▶ What is required: Copy down all of the data underneath, exactly as shown.

▶ Given data:
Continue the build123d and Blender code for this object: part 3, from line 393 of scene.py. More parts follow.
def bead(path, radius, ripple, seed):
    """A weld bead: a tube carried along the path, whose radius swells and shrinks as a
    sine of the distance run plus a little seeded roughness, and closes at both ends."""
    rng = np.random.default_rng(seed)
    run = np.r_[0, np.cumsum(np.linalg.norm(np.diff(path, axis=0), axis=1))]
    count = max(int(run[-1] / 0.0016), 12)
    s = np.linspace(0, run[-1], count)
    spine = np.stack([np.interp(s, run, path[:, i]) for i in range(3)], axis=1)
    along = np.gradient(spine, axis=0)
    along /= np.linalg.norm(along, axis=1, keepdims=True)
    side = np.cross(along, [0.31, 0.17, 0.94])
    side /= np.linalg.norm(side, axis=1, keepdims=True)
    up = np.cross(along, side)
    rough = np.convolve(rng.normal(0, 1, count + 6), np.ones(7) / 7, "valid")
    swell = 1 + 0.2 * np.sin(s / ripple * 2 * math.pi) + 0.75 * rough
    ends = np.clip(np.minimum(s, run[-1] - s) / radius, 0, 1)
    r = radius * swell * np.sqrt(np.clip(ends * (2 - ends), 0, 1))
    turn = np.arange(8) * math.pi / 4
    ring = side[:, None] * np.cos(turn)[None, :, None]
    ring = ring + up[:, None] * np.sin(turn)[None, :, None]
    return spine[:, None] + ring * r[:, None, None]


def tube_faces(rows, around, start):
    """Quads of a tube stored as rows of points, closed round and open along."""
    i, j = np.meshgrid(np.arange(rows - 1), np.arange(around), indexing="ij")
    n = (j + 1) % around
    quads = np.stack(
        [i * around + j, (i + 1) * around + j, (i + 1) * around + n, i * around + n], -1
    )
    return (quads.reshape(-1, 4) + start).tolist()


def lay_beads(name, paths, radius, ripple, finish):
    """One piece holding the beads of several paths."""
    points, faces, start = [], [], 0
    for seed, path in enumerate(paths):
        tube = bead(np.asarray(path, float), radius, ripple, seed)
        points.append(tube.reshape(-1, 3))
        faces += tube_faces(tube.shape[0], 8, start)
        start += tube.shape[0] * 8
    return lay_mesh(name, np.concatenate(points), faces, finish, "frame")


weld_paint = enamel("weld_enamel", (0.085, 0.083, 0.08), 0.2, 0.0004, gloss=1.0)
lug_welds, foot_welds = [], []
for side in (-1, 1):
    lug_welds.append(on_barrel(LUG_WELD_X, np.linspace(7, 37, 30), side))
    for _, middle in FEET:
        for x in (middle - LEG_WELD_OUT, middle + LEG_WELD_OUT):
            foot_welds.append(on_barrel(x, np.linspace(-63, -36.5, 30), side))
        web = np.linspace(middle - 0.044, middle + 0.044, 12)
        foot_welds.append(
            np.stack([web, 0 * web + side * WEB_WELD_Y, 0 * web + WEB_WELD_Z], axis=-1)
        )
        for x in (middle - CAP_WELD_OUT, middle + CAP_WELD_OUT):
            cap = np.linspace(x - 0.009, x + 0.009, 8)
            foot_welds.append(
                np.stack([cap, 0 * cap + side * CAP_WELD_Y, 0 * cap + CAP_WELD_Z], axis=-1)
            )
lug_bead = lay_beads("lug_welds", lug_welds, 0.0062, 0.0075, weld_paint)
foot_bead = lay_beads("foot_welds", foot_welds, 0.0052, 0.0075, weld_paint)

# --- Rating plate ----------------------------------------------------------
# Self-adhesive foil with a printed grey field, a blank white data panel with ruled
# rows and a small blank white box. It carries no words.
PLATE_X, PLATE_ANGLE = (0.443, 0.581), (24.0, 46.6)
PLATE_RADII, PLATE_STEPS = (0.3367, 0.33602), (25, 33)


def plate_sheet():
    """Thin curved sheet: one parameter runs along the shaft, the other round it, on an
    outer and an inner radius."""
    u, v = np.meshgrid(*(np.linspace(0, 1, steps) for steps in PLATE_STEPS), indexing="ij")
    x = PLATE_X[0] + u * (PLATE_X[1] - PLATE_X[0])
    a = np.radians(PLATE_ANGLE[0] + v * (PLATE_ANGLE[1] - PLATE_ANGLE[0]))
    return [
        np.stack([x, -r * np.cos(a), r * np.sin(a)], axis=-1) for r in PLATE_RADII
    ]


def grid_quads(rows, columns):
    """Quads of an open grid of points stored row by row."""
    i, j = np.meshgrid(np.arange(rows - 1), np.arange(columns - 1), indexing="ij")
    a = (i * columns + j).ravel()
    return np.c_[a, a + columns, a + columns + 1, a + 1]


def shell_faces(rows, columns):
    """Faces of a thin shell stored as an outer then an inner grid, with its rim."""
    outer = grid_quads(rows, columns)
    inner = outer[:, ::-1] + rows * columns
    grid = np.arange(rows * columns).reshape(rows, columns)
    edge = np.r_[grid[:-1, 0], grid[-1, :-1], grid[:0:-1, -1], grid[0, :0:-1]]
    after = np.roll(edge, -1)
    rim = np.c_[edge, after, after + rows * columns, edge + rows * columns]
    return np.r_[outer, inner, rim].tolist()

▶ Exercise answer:
Continue the build123d and Blender code for this object: part 3, from line 393 of scene.py. More parts follow.
def bead(path, radius, ripple, seed):
    """A weld bead: a tube carried along the path, whose radius swells and shrinks as a
    sine of the distance run plus a little seeded roughness, and closes at both ends."""
    rng = np.random.default_rng(seed)
    run = np.r_[0, np.cumsum(np.linalg.norm(np.diff(path, axis=0), axis=1))]
    count = max(int(run[-1] / 0.0016), 12)
    s = np.linspace(0, run[-1], count)
    spine = np.stack([np.interp(s, run, path[:, i]) for i in range(3)], axis=1)
    along = np.gradient(spine, axis=0)
    along /= np.linalg.norm(along, axis=1, keepdims=True)
    side = np.cross(along, [0.31, 0.17, 0.94])
    side /= np.linalg.norm(side, axis=1, keepdims=True)
    up = np.cross(along, side)
    rough = np.convolve(rng.normal(0, 1, count + 6), np.ones(7) / 7, "valid")
    swell = 1 + 0.2 * np.sin(s / ripple * 2 * math.pi) + 0.75 * rough
    ends = np.clip(np.minimum(s, run[-1] - s) / radius, 0, 1)
    r = radius * swell * np.sqrt(np.clip(ends * (2 - ends), 0, 1))
    turn = np.arange(8) * math.pi / 4
    ring = side[:, None] * np.cos(turn)[None, :, None]
    ring = ring + up[:, None] * np.sin(turn)[None, :, None]
    return spine[:, None] + ring * r[:, None, None]


def tube_faces(rows, around, start):
    """Quads of a tube stored as rows of points, closed round and open along."""
    i, j = np.meshgrid(np.arange(rows - 1), np.arange(around), indexing="ij")
    n = (j + 1) % around
    quads = np.stack(
        [i * around + j, (i + 1) * around + j, (i + 1) * around + n, i * around + n], -1
    )
    return (quads.reshape(-1, 4) + start).tolist()


def lay_beads(name, paths, radius, ripple, finish):
    """One piece holding the beads of several paths."""
    points, faces, start = [], [], 0
    for seed, path in enumerate(paths):
        tube = bead(np.asarray(path, float), radius, ripple, seed)
        points.append(tube.reshape(-1, 3))
        faces += tube_faces(tube.shape[0], 8, start)
        start += tube.shape[0] * 8
    return lay_mesh(name, np.concatenate(points), faces, finish, "frame")


weld_paint = enamel("weld_enamel", (0.085, 0.083, 0.08), 0.2, 0.0004, gloss=1.0)
lug_welds, foot_welds = [], []
for side in (-1, 1):
    lug_welds.append(on_barrel(LUG_WELD_X, np.linspace(7, 37, 30), side))
    for _, middle in FEET:
        for x in (middle - LEG_WELD_OUT, middle + LEG_WELD_OUT):
            foot_welds.append(on_barrel(x, np.linspace(-63, -36.5, 30), side))
        web = np.linspace(middle - 0.044, middle + 0.044, 12)
        foot_welds.append(
            np.stack([web, 0 * web + side * WEB_WELD_Y, 0 * web + WEB_WELD_Z], axis=-1)
        )
        for x in (middle - CAP_WELD_OUT, middle + CAP_WELD_OUT):
            cap = np.linspace(x - 0.009, x + 0.009, 8)
            foot_welds.append(
                np.stack([cap, 0 * cap + side * CAP_WELD_Y, 0 * cap + CAP_WELD_Z], axis=-1)
            )
lug_bead = lay_beads("lug_welds", lug_welds, 0.0062, 0.0075, weld_paint)
foot_bead = lay_beads("foot_welds", foot_welds, 0.0052, 0.0075, weld_paint)

# --- Rating plate ----------------------------------------------------------
# Self-adhesive foil with a printed grey field, a blank white data panel with ruled
# rows and a small blank white box. It carries no words.
PLATE_X, PLATE_ANGLE = (0.443, 0.581), (24.0, 46.6)
PLATE_RADII, PLATE_STEPS = (0.3367, 0.33602), (25, 33)


def plate_sheet():
    """Thin curved sheet: one parameter runs along the shaft, the other round it, on an
    outer and an inner radius."""
    u, v = np.meshgrid(*(np.linspace(0, 1, steps) for steps in PLATE_STEPS), indexing="ij")
    x = PLATE_X[0] + u * (PLATE_X[1] - PLATE_X[0])
    a = np.radians(PLATE_ANGLE[0] + v * (PLATE_ANGLE[1] - PLATE_ANGLE[0]))
    return [
        np.stack([x, -r * np.cos(a), r * np.sin(a)], axis=-1) for r in PLATE_RADII
    ]


def grid_quads(rows, columns):
    """Quads of an open grid of points stored row by row."""
    i, j = np.meshgrid(np.arange(rows - 1), np.arange(columns - 1), indexing="ij")
    a = (i * columns + j).ravel()
    return np.c_[a, a + columns, a + columns + 1, a + 1]


def shell_faces(rows, columns):
    """Faces of a thin shell stored as an outer then an inner grid, with its rim."""
    outer = grid_quads(rows, columns)
    inner = outer[:, ::-1] + rows * columns
    grid = np.arange(rows * columns).reshape(rows, columns)
    edge = np.r_[grid[:-1, 0], grid[-1, :-1], grid[:0:-1, -1], grid[0, :0:-1]]
    after = np.roll(edge, -1)
    rim = np.c_[edge, after, after + rows * columns, edge + rows * columns]
    return np.r_[outer, inner, rim].tolist()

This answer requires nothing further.